(Judy Garland, 1939)
Tonight I finished ready David McCullough's mammoth book "Truman." It was 900+ pages with an additional 100 pages of footnotes, bibliography and index (I did NOT read that). It was completely fascinating and I found myself wishing I'd been born 40 years earlier so I could have had dinner at the White House with him and Bess. (Aside: When I was a wee young lassie, my dad used to reprimand me for cutting my dinner rolls. Apparently it's bad etiquette. He always used to ask me if I'd commit this flagrant act of impropriety if I were dining at the White House. I'd be like, like that's ever going to happen.)
So here are some interesting facts about HST:
* He didn't go to college.
* He enlisted in the army when he was in his early 30's during WWI.

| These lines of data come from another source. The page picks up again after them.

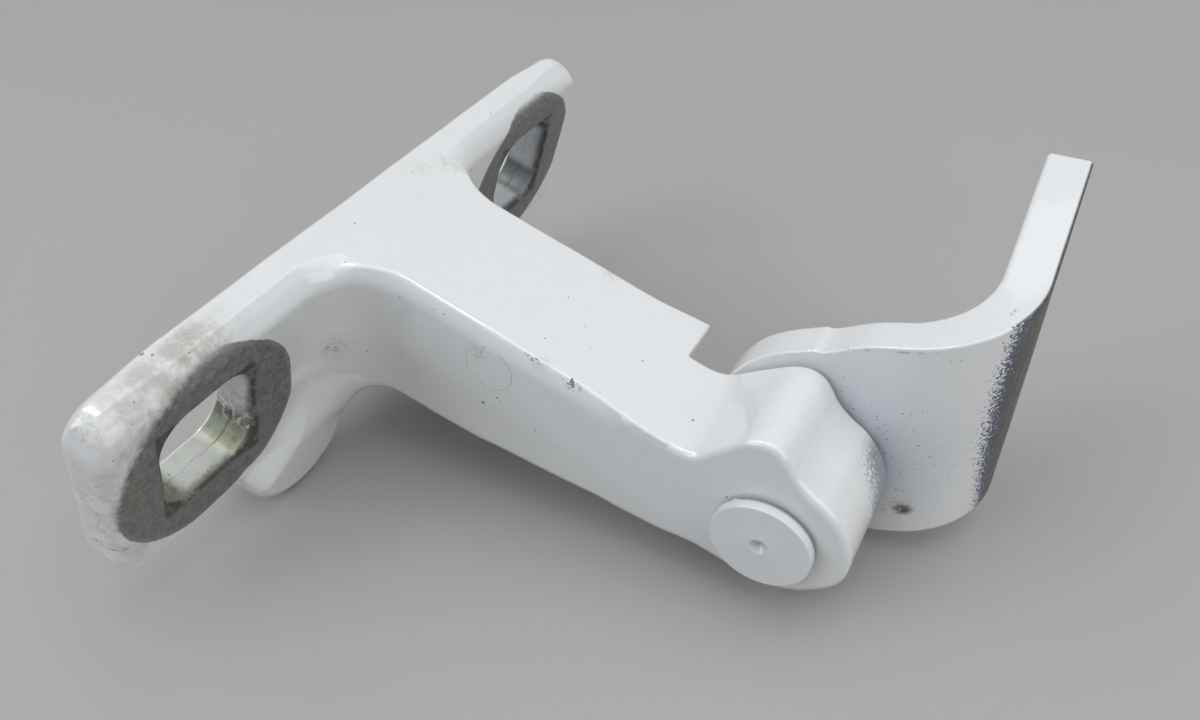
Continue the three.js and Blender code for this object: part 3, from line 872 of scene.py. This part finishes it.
def arm_dirt(here, colour):
    x, y, z = here.parts()
    # dirt rubbed in round the near washer print and, browner, over the ear's rounded edge
    from_hole = distance(here, (-58.0, HOLE_Y[0], HOLE_Z))
    grime = noise(here * (0.8, 1.0, 1.0), 0.42, detail=6.0, rough=0.66)
    grey = (from_hole.fall(12.5, 19.5) * (z * 0.5 - y).rise(14.0, 25.0)
            * grime.rise(0.34, 0.62) * x.rise(*BACK_EDGE))
    brown = (from_hole.fall(13.0, 19.5) * z.rise(0.0, 3.2) * y.rise(-15, -22)
             * grime.rise(0.30, 0.60) * x.rise(*BACK_EDGE))
    colour = mix(grey * 0.40, colour, (0.30, 0.285, 0.27))
    colour = mix(brown * 0.50, colour, (0.46, 0.41, 0.36))
    pits = (specks(here, scale=1.3, size=0.22, share=0.75, seed=8) * from_hole.fall(12.5, 18.5)
            * y.rise(-17.0, -22.0) * x.rise(*BACK_EDGE))
    colour = mix(pits * 0.85, colour, SPECK)
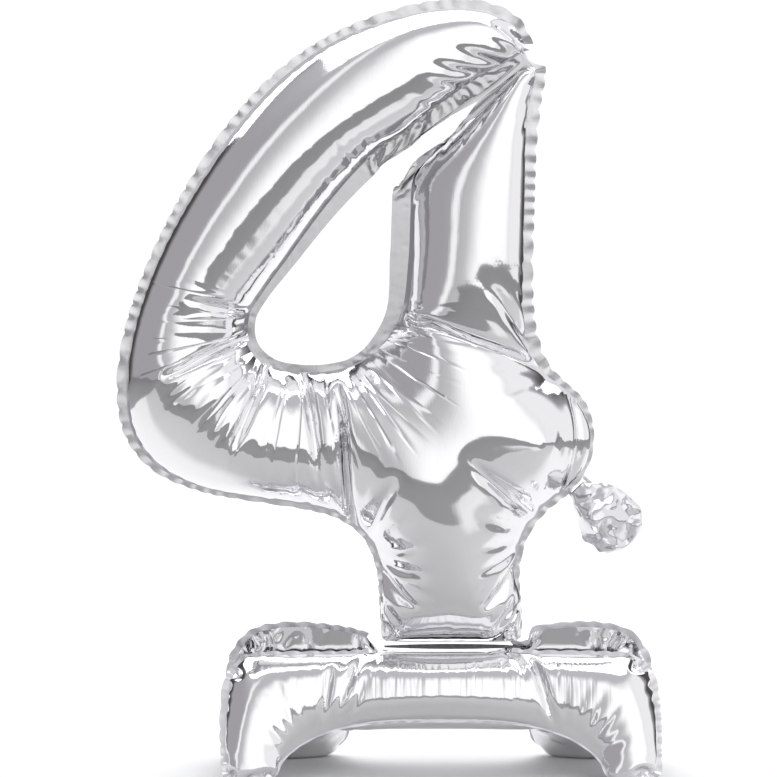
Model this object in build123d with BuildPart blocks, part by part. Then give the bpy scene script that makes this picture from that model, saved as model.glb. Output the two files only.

* He didn't get married until he was 35, although he'd had his eye on Bess since childhood.
* He owned a haberdashery at 104 Main in KCMO (a haberdashery is not a place to smoke hash, which is what Tyler thought it was. A haberdashery sells men's dress accessories - ties, belts, shirts, hats, etc. The business failed after a couple of years.
* Except for the time he spent in Washington as Senator and President, he lived his entire married life in his mother-in-law's house at 219 Delaware in Independence. It was also the house he and Bess returned to after being President.
* He was vice president less than four months when he was sworn in as President after FDR's death.
* Within three months of becoming President he made the difficult decision to bomb Hiroshima and Nagasaki (millions of flyers were dropped weeks in advance, warning civilians to clear out.). Prior to his swearing in he had no knowledge the bomb existed (FDR kept him in the dark on many important issues.)
* During his second term, the country had a balanced budget and actually reduced the national debt for a couple of years.
* He was largely responsible for curtailing the escalation of the Korean War (and the spread of communism)with his refusal to drop another bomb, this time the H-bomb.
* He was instrumental in the founding of the United Nations and enacted several important civil rights laws.
* When he left the White House he had no pension and no job. The only thing that saved him from bankruptcy was selling the family farm in Grandview.
* He raised the $1.8 million needed for his presidential library himself (it was the first library of its kind).
* When his memoirs came out he signed 4,000 autographs in five hours.
So there you have it. I could have written that book in one page. But it probably wouldn't get a Pulitzer Prize, like McCullough's book did.
I'm adding him to my list of people on my "People I'd Like to Have at a Dinner Party."
1 comment:
can i be at the party? i'm sure the food will be amazing!